I’ve realised that my Signature has got overstated over the last 12 months ,basically because I’ve had my Decay Method set to Slow and not had any breakthroughs in that period and a year old in your late 60’s is a bigger deal than in your 20 or 30’s.
So I set the decay rate to Aggresive and and recalculated my signature from the last saved good breakthrough which was 12 months ago. The result was a reduced signature which I believe more accurately reflects where I am at.
My question is that for going forward do I save the new signature on the first activity going forward that reflects the reduced signature without it being a breakthrough and then change the decay method to “Optimal” or do I not need to even save the revised signature after my next activity.
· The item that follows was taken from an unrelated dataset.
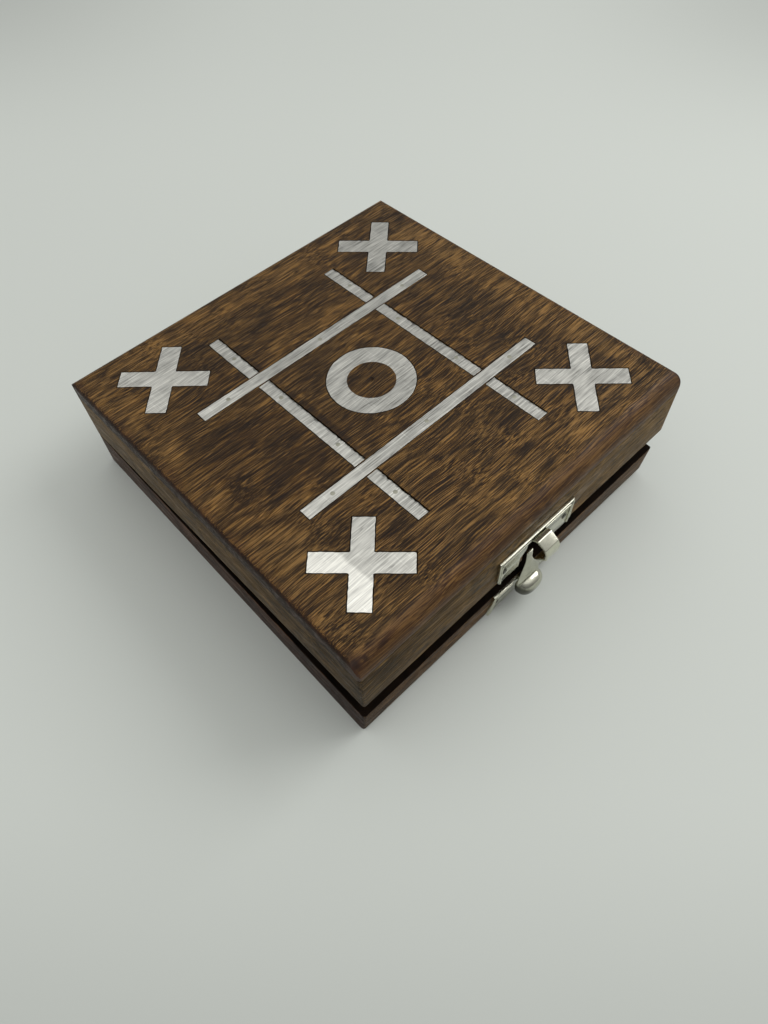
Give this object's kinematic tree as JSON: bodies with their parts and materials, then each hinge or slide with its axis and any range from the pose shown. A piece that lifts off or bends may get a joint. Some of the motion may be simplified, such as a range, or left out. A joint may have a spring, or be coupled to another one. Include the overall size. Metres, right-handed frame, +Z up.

After recalculating your recent data with the Aggressive decay? Do you have a relatively recent breakthrough? If so, I would switch back to ‘Optimal’ decay and use the ‘Recalculate from Last Breakthrough’ option which will recalculate everything since that breakthrough using the Optimal decay method.
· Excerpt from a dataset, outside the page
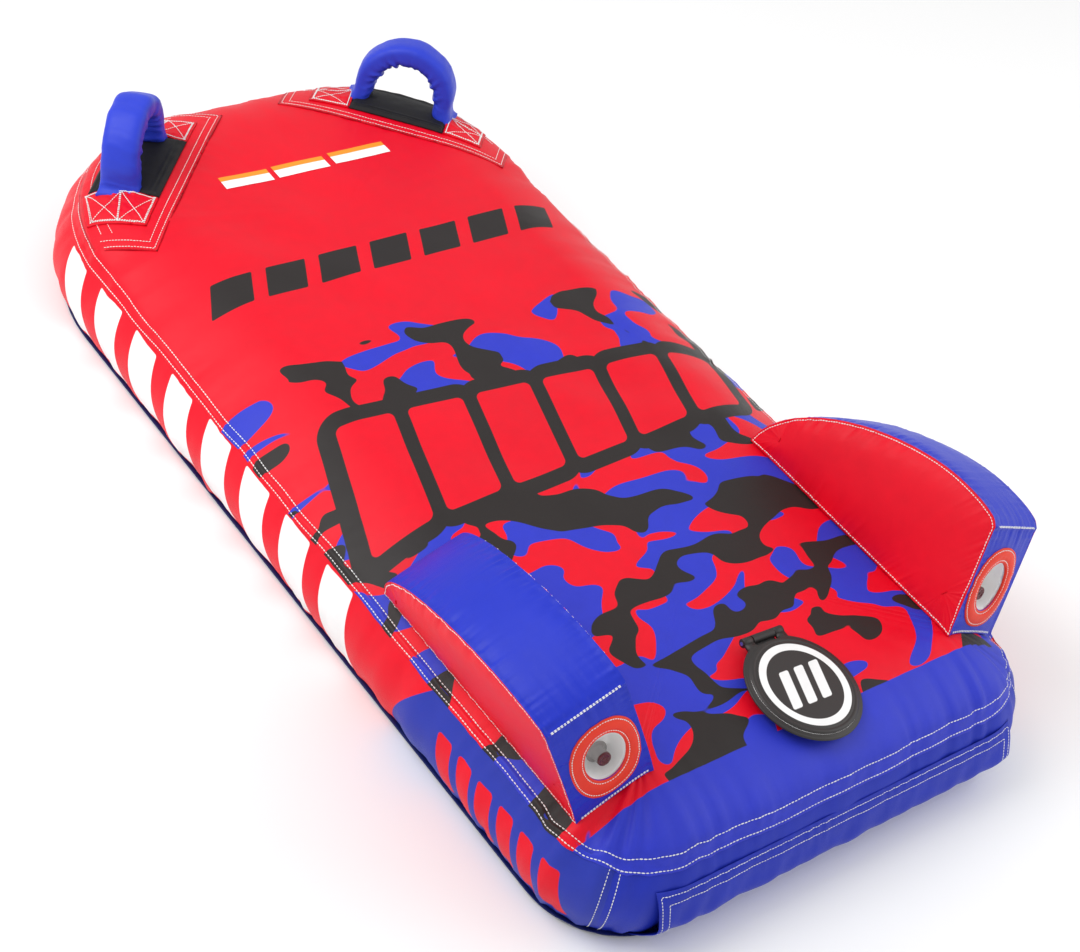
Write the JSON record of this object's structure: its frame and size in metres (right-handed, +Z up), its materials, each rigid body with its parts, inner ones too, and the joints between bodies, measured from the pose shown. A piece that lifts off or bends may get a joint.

The issue is that my last breakthrough was 12 months ago, and I felt my Signature had become overstated due to the “Small Decay” setting I had selected. I’ve since recalculated it using the more aggressive approach, and I’d like to retain that new Signature. However, going forward, I’d prefer to track progress using the “Optimal Decay” setting.
One challenge is that, regardless of how sophisticated the software is at tracking fitness signatures relative to training load, it doesn’t account for the natural decline in physical capabilities that comes with age—particularly for someone in their late 60s. That kind of gradual age-related change isn’t something I believe any software can currently model accurately.
Also, as I get older, chasing breakthroughs has become less appealing. They’re starting to take too much out of me—hence the 12-month gap since my last one.